Instruction
Print the data exactly, leaving nothing out.
BEGIN Collected data
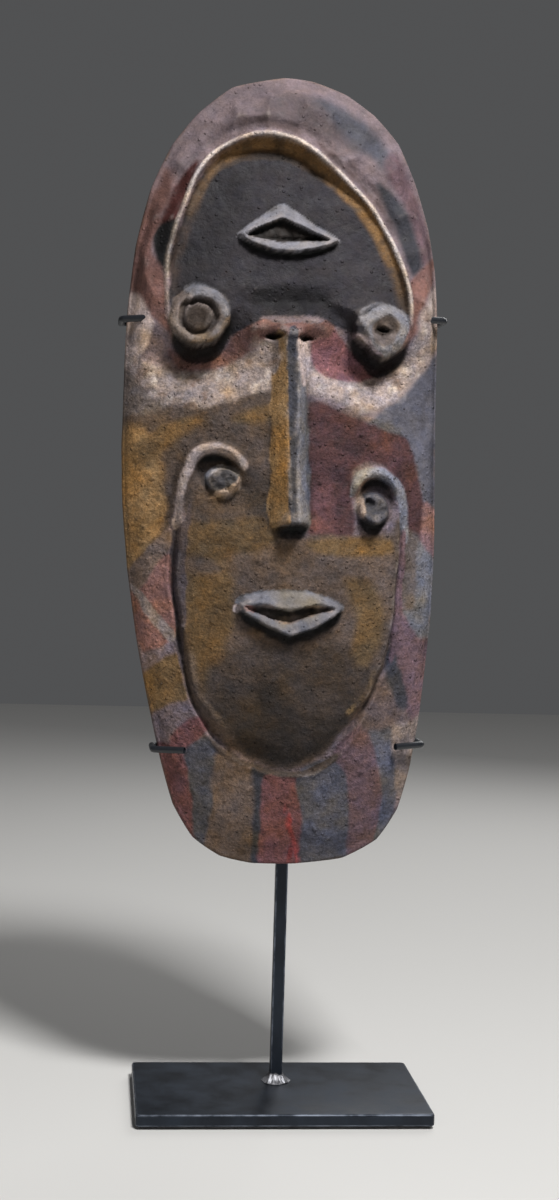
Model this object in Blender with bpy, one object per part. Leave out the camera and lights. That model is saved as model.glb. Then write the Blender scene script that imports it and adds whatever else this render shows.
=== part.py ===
"""A carved and painted wooden face mask, held on its steel display stand.

Metres, +Z up. The origin is the middle of the stand's underside. The mask faces -Y.
The mask and the two arms that grip it share one slightly tilted plane, the mask plane.
A place in it is (u, v): u runs across the mask, v runs up it, both from the mask's middle.
"""
import math

import bmesh
import bpy
import numpy as np
from mathutils import Vector

for old in list(bpy.data.objects):
    bpy.data.objects.remove(old, do_unlink=True)

MM = 0.001

# ---------------------------------------------------------------- driving sizes
MASK_WIDTH = 207 * MM
MASK_HEIGHT = 510 * MM
MASK_EDGE = 22 * MM          # thickness of the board at its edge
MASK_DOME = 22 * MM          # how far the middle of the face stands in front of its edge
MASK_WALL = 17 * MM          # wood left between the face and the hollow behind it
BACK_LAND = 17 * MM          # flat border round the hollow
BACK_INSET = 3 * MM          # how much smaller the back is than the front, all round
EDGE_ROUND = 2 * MM          # the front edge is eased off by this much
MASK_TILT = math.radians(2)  # lean of the mask plane, anticlockwise seen from the front
MASK_SHIFT = -12 * MM        # the mask's middle is this far to the side of the post
CHIN_RISE = 150 * MM         # from the base plate up to the chin

FELT_THICKNESS = 1.5 * MM
FELT_INSET = 2.5 * MM
BASE_WIDTH = 190 * MM
BASE_DEPTH = 120 * MM
BASE_THICKNESS = 8 * MM
BASE_CORNER = 3 * MM
BASE_EDGE = 1.6 * MM

POST_SIZE = 8 * MM           # square tube
POST_WALL = 1.2 * MM
POST_BACK = 14 * MM          # the post stands this far behind the middle of the base
SPIGOT_LENGTH = 70 * MM      # length of the spine inside the post
COLLAR_HEIGHT = 6 * MM
COLLAR_TO_ARM = 14 * MM      # from the stop collar up to the lower arm
SPINE_ABOVE_ARM = 12 * MM
WELD_HEIGHT = 6 * MM
WELD_REACH = 6 * MM

ROD_DIAMETER = 3 * MM
SLEEVE_WALL = 0.4 * MM
ARM_BEND = 5 * MM
HOOK_BEND = 4 * MM
UPPER_ARM_AT = 0.386         # height of an arm in the mask plane, as a share of half the mask
LOWER_ARM_AT = -0.696
HOOK_REACH = {"upper_left": 12 * MM, "upper_right": 12 * MM, "lower_left": 16 * MM, "lower_right": 15 * MM}
PAD_THICKNESS = 1.2 * MM
PAD_WIDTH = 10 * MM
PAD_HEIGHT = 7 * MM

GAP = 0.3 * MM               # air left between pieces that touch or slide
HOOK_CLEARANCE = 1.0 * MM    # between a sleeve and the wood

# ---------------------------------------------------------------- sizes that follow from them
HALF_WIDTH = MASK_WIDTH / 2
HALF_HEIGHT = MASK_HEIGHT / 2
ROD_RADIUS = ROD_DIAMETER / 2
SLEEVE_INNER = ROD_RADIUS + GAP
SLEEVE_OUTER = SLEEVE_INNER + SLEEVE_WALL
SPINE_SIZE = POST_SIZE - 2 * POST_WALL - 2 * GAP
PLATE_BOTTOM = FELT_THICKNESS + GAP
PLATE_TOP = PLATE_BOTTOM + BASE_THICKNESS
MASK_MIDDLE = PLATE_TOP + CHIN_RISE + HALF_HEIGHT
SPINE_FRONT = POST_BACK - SPINE_SIZE / 2
ARM_Y = SPINE_FRONT - 0.7 * MM - ROD_RADIUS
MASK_BACK_Y = ARM_Y - ROD_RADIUS - 2 * GAP - PAD_THICKNESS
MASK_EDGE_Y = MASK_BACK_Y - MASK_EDGE

# The outline of the board, in shares of half its width and half its height, clockwise from the top.
OUTLINE = [
    (0.04, 1.000), (0.23, 0.992), (0.44, 0.960), (0.62, 0.908), (0.77, 0.837), (0.88, 0.732),
    (0.955, 0.625), (1.000, 0.510), (1.013, 0.370), (1.003, 0.190), (0.995, 0.000), (0.988, -0.195),
    (0.962, -0.370), (0.920, -0.520), (0.880, -0.645), (0.822, -0.765), (0.745, -0.865),
    (0.610, -0.942), (0.390, -0.988), (0.080, -1.000), (-0.190, -0.996), (-0.390, -0.975),
    (-0.560, -0.925), (-0.680, -0.840), (-0.752, -0.732), (-0.836, -0.568), (-0.900, -0.418),
    (-0.952, -0.243), (-0.980, -0.078), (-0.982, 0.060), (-0.965, 0.243), (-0.938, 0.412),
    (-0.884, 0.572), (-0.786, 0.718), (-0.656, 0.826), (-0.490, 0.908), (-0.270, 0.975),
]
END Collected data
The output
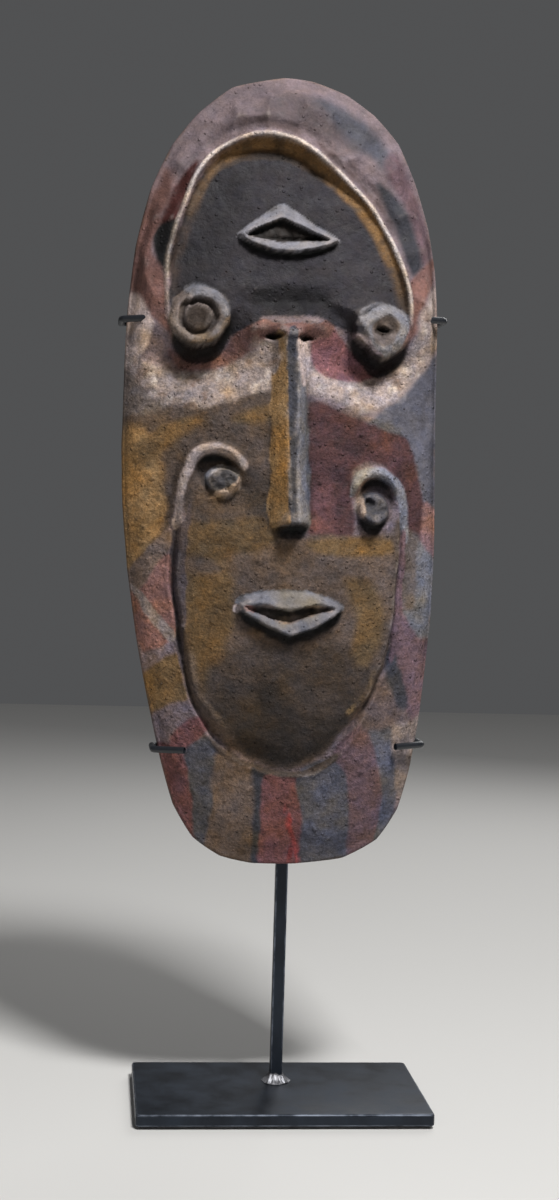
Model this object in Blender with bpy, one object per part. Leave out the camera and lights. That model is saved as model.glb. Then write the Blender scene script that imports it and adds whatever else this render shows.
=== part.py ===
"""A carved and painted wooden face mask, held on its steel display stand.

Metres, +Z up. The origin is the middle of the stand's underside. The mask faces -Y.
The mask and the two arms that grip it share one slightly tilted plane, the mask plane.
A place in it is (u, v): u runs across the mask, v runs up it, both from the mask's middle.
"""
import math

import bmesh
import bpy
import numpy as np
from mathutils import Vector

for old in list(bpy.data.objects):
    bpy.data.objects.remove(old, do_unlink=True)

MM = 0.001

# ---------------------------------------------------------------- driving sizes
MASK_WIDTH = 207 * MM
MASK_HEIGHT = 510 * MM
MASK_EDGE = 22 * MM          # thickness of the board at its edge
MASK_DOME = 22 * MM          # how far the middle of the face stands in front of its edge
MASK_WALL = 17 * MM          # wood left between the face and the hollow behind it
BACK_LAND = 17 * MM          # flat border round the hollow
BACK_INSET = 3 * MM          # how much smaller the back is than the front, all round
EDGE_ROUND = 2 * MM          # the front edge is eased off by this much
MASK_TILT = math.radians(2)  # lean of the mask plane, anticlockwise seen from the front
MASK_SHIFT = -12 * MM        # the mask's middle is this far to the side of the post
CHIN_RISE = 150 * MM         # from the base plate up to the chin

FELT_THICKNESS = 1.5 * MM
FELT_INSET = 2.5 * MM
BASE_WIDTH = 190 * MM
BASE_DEPTH = 120 * MM
BASE_THICKNESS = 8 * MM
BASE_CORNER = 3 * MM
BASE_EDGE = 1.6 * MM

POST_SIZE = 8 * MM           # square tube
POST_WALL = 1.2 * MM
POST_BACK = 14 * MM          # the post stands this far behind the middle of the base
SPIGOT_LENGTH = 70 * MM      # length of the spine inside the post
COLLAR_HEIGHT = 6 * MM
COLLAR_TO_ARM = 14 * MM      # from the stop collar up to the lower arm
SPINE_ABOVE_ARM = 12 * MM
WELD_HEIGHT = 6 * MM
WELD_REACH = 6 * MM

ROD_DIAMETER = 3 * MM
SLEEVE_WALL = 0.4 * MM
ARM_BEND = 5 * MM
HOOK_BEND = 4 * MM
UPPER_ARM_AT = 0.386         # height of an arm in the mask plane, as a share of half the mask
LOWER_ARM_AT = -0.696
HOOK_REACH = {"upper_left": 12 * MM, "upper_right": 12 * MM, "lower_left": 16 * MM, "lower_right": 15 * MM}
PAD_THICKNESS = 1.2 * MM
PAD_WIDTH = 10 * MM
PAD_HEIGHT = 7 * MM

GAP = 0.3 * MM               # air left between pieces that touch or slide
HOOK_CLEARANCE = 1.0 * MM    # between a sleeve and the wood

# ---------------------------------------------------------------- sizes that follow from them
HALF_WIDTH = MASK_WIDTH / 2
HALF_HEIGHT = MASK_HEIGHT / 2
ROD_RADIUS = ROD_DIAMETER / 2
SLEEVE_INNER = ROD_RADIUS + GAP
SLEEVE_OUTER = SLEEVE_INNER + SLEEVE_WALL
SPINE_SIZE = POST_SIZE - 2 * POST_WALL - 2 * GAP
PLATE_BOTTOM = FELT_THICKNESS + GAP
PLATE_TOP = PLATE_BOTTOM + BASE_THICKNESS
MASK_MIDDLE = PLATE_TOP + CHIN_RISE + HALF_HEIGHT
SPINE_FRONT = POST_BACK - SPINE_SIZE / 2
ARM_Y = SPINE_FRONT - 0.7 * MM - ROD_RADIUS
MASK_BACK_Y = ARM_Y - ROD_RADIUS - 2 * GAP - PAD_THICKNESS
MASK_EDGE_Y = MASK_BACK_Y - MASK_EDGE

# The outline of the board, in shares of half its width and half its height, clockwise from the top.
OUTLINE = [
    (0.04, 1.000), (0.23, 0.992), (0.44, 0.960), (0.62, 0.908), (0.77, 0.837), (0.88, 0.732),
    (0.955, 0.625), (1.000, 0.510), (1.013, 0.370), (1.003, 0.190), (0.995, 0.000), (0.988, -0.195),
    (0.962, -0.370), (0.920, -0.520), (0.880, -0.645), (0.822, -0.765), (0.745, -0.865),
    (0.610, -0.942), (0.390, -0.988), (0.080, -1.000), (-0.190, -0.996), (-0.390, -0.975),
    (-0.560, -0.925), (-0.680, -0.840), (-0.752, -0.732), (-0.836, -0.568), (-0.900, -0.418),
    (-0.952, -0.243), (-0.980, -0.078), (-0.982, 0.060), (-0.965, 0.243), (-0.938, 0.412),
    (-0.884, 0.572), (-0.786, 0.718), (-0.656, 0.826), (-0.490, 0.908), (-0.270, 0.975),
]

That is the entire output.